Given task ▸ Copy out the line that contains "# lap belt lying", the line that contains "before = set(bpy.data.objects)", and every line between them, exactly, and nothing else.

******

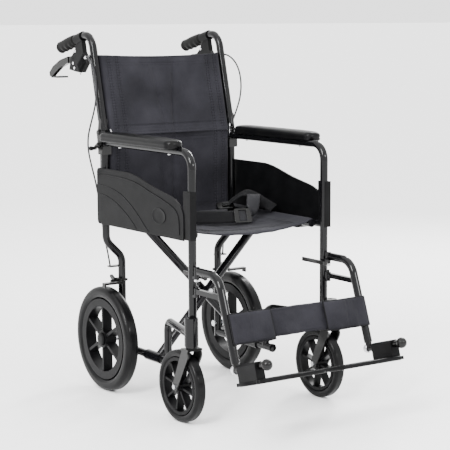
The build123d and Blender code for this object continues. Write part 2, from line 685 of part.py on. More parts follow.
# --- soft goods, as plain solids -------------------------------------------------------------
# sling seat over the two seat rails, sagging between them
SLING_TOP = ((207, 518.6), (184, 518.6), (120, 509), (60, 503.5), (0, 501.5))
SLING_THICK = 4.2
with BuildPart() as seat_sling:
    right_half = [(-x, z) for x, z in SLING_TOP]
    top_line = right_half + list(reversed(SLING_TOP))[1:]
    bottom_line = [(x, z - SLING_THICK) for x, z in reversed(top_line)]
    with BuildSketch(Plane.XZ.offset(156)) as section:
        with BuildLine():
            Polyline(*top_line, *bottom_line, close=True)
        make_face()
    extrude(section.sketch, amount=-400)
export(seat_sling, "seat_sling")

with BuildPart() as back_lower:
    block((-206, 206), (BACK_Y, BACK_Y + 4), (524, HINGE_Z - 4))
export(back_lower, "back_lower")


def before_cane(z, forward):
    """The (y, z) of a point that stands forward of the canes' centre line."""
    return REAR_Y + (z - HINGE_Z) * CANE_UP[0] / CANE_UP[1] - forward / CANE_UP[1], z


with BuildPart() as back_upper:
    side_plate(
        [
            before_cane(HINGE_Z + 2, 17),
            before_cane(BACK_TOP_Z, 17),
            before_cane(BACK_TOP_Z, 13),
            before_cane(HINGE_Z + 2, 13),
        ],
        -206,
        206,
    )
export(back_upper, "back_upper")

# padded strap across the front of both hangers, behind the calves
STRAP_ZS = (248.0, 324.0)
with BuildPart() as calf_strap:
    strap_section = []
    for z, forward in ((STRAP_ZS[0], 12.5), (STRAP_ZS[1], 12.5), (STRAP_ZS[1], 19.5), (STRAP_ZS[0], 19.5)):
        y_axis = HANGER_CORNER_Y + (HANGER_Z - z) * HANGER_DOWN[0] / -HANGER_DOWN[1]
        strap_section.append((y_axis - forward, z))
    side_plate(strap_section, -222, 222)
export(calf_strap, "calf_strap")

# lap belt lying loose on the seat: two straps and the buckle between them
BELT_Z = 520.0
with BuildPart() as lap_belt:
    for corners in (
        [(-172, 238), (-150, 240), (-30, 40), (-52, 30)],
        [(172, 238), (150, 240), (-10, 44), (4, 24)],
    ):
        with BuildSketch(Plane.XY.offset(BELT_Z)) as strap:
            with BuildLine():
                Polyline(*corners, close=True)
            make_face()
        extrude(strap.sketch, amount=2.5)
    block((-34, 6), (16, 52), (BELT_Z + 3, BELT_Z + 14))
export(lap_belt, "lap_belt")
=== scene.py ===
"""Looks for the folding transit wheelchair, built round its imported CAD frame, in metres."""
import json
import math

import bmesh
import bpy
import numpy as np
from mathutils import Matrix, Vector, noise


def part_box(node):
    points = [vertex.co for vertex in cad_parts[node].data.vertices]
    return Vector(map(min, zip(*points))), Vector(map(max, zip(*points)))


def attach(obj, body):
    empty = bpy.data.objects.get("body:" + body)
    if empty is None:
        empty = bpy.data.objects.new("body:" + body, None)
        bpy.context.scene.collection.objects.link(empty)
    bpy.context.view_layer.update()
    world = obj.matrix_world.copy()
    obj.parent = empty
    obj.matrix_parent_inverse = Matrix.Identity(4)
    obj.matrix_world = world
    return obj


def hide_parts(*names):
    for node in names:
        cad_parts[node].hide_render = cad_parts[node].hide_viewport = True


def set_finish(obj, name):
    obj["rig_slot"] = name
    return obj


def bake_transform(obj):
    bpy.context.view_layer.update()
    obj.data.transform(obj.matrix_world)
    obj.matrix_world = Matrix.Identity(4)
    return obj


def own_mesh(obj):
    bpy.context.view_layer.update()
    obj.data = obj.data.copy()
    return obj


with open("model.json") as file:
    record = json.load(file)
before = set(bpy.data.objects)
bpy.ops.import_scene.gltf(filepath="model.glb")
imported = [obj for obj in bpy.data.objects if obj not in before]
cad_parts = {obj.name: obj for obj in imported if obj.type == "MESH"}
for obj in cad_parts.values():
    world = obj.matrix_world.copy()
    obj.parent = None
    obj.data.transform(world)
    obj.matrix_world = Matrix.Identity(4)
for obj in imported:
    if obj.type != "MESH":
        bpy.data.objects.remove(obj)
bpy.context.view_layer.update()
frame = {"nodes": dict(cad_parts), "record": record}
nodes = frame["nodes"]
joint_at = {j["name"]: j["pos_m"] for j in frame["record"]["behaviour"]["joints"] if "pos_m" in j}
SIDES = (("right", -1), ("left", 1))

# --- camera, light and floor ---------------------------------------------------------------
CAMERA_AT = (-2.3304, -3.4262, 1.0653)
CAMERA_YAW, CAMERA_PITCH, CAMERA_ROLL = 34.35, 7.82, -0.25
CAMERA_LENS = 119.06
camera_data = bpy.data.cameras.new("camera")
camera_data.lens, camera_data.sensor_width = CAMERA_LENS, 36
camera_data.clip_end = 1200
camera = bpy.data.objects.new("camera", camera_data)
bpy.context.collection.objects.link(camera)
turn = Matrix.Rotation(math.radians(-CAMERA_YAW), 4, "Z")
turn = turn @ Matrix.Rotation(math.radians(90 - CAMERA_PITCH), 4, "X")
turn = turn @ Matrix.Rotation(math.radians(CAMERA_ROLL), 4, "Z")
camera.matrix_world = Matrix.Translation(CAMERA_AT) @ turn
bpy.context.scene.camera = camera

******

Result below ▸
# lap belt lying loose on the seat: two straps and the buckle between them
BELT_Z = 520.0
with BuildPart() as lap_belt:
    for corners in (
        [(-172, 238), (-150, 240), (-30, 40), (-52, 30)],
        [(172, 238), (150, 240), (-10, 44), (4, 24)],
    ):
        with BuildSketch(Plane.XY.offset(BELT_Z)) as strap:
            with BuildLine():
                Polyline(*corners, close=True)
            make_face()
        extrude(strap.sketch, amount=2.5)
    block((-34, 6), (16, 52), (BELT_Z + 3, BELT_Z + 14))
export(lap_belt, "lap_belt")
=== scene.py ===
"""Looks for the folding transit wheelchair, built round its imported CAD frame, in metres."""
import json
import math

import bmesh
import bpy
import numpy as np
from mathutils import Matrix, Vector, noise


def part_box(node):
    points = [vertex.co for vertex in cad_parts[node].data.vertices]
    return Vector(map(min, zip(*points))), Vector(map(max, zip(*points)))


def attach(obj, body):
    empty = bpy.data.objects.get("body:" + body)
    if empty is None:
        empty = bpy.data.objects.new("body:" + body, None)
        bpy.context.scene.collection.objects.link(empty)
    bpy.context.view_layer.update()
    world = obj.matrix_world.copy()
    obj.parent = empty
    obj.matrix_parent_inverse = Matrix.Identity(4)
    obj.matrix_world = world
    return obj


def hide_parts(*names):
    for node in names:
        cad_parts[node].hide_render = cad_parts[node].hide_viewport = True


def set_finish(obj, name):
    obj["rig_slot"] = name
    return obj


def bake_transform(obj):
    bpy.context.view_layer.update()
    obj.data.transform(obj.matrix_world)
    obj.matrix_world = Matrix.Identity(4)
    return obj


def own_mesh(obj):
    bpy.context.view_layer.update()
    obj.data = obj.data.copy()
    return obj


with open("model.json") as file:
    record = json.load(file)
before = set(bpy.data.objects)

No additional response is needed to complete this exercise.